The president proclaimed “an unlimited national emergency,” though he did not explain what this would entail. In fact, it meant little except to encourage Americans to take the prospect of war even more seriously than before. It was, as ever, a case of a dramatic Roosevelt announcement followed by extreme caution. King George VI was impressed, writing to the president, “I have been so struck by the way you have led public opinion by allowing it to get ahead of you.”45

Roosevelt’s broadcast brought an immediate riposte from the isolationists, with Taft fuming, “He has no right to declare war whether a national emergency or not. It follows inevitably that he has no right to engage deliberately in military or naval action equivalent to war except when the country is attacked.”46

The administration was by now paying little attention to isolationist complaints. In the months of May and June, Knox ordered the transfer of three battleships, an aircraft carrier, four cruisers, and smaller naval vessels from the Pacific to the Atlantic to bolster defense of the British convoys. On June 6, Churchill went to an airfield in southern England to witness the first Lend-Lease Flying Fortress bombers landing in Britain.

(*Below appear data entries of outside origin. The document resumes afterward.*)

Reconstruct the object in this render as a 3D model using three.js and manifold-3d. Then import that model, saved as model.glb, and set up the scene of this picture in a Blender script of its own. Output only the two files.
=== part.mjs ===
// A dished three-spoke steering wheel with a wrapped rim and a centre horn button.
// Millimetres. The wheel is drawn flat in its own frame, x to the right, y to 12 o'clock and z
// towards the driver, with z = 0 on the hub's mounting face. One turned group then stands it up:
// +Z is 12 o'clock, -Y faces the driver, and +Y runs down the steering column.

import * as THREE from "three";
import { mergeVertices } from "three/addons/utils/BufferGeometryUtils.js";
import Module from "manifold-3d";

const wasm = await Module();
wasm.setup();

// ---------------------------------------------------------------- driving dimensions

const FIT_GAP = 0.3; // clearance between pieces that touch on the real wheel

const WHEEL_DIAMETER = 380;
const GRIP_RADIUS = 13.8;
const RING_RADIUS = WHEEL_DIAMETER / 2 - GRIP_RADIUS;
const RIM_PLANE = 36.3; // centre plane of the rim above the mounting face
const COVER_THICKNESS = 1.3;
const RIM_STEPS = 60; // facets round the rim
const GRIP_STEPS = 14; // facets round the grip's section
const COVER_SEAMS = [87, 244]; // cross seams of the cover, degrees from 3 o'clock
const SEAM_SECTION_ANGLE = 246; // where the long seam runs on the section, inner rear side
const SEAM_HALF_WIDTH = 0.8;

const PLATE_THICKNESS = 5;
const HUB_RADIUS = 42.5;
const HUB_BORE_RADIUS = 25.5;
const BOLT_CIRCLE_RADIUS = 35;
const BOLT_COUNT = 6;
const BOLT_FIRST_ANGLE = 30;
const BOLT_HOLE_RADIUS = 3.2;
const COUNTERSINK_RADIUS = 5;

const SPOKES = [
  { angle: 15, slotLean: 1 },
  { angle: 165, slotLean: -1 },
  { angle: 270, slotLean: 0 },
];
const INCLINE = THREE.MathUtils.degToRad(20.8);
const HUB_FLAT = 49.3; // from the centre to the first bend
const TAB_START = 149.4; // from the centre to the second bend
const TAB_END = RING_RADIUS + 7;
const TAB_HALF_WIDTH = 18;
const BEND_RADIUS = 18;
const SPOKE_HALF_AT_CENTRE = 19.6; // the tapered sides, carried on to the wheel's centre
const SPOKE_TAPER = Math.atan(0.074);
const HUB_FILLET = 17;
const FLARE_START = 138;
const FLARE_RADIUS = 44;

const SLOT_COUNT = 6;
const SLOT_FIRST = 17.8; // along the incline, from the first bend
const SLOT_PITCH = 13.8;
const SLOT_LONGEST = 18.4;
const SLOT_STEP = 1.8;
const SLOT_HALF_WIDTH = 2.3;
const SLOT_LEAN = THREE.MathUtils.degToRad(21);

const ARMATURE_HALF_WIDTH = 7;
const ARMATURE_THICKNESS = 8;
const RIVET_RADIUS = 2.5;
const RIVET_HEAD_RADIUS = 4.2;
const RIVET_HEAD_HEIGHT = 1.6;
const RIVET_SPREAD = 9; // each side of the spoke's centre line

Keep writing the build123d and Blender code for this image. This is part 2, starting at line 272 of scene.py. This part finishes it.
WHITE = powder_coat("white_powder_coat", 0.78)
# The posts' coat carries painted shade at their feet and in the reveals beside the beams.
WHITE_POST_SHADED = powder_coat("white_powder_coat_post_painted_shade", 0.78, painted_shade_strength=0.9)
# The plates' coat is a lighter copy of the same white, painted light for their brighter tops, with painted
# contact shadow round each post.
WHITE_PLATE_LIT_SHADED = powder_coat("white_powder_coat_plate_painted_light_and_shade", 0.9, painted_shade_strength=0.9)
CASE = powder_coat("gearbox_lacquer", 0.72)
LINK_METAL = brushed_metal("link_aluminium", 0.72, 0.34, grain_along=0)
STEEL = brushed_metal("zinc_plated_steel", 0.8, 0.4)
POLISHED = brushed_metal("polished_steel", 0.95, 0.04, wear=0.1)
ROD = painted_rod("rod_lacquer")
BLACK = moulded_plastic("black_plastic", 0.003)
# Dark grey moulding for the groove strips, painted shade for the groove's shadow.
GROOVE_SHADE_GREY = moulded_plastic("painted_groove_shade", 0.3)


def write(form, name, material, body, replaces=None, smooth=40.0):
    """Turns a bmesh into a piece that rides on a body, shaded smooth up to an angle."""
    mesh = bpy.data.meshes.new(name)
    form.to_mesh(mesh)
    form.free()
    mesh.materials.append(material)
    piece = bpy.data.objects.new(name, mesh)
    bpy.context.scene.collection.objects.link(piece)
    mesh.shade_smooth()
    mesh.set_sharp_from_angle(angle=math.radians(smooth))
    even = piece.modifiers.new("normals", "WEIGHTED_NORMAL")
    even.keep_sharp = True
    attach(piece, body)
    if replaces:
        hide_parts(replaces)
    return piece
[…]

Although support for staying out of the war remained strong, and was certainly enough to ensure Roosevelt edged toward a full state of war with the utmost care, the isolationists were increasingly seen as out of touch, treacherous, unrealistic, and un-American. The following month, the war in Europe took a surprise turn, a radical shift that would completely alter the calculations of interventionists and isolationists alike.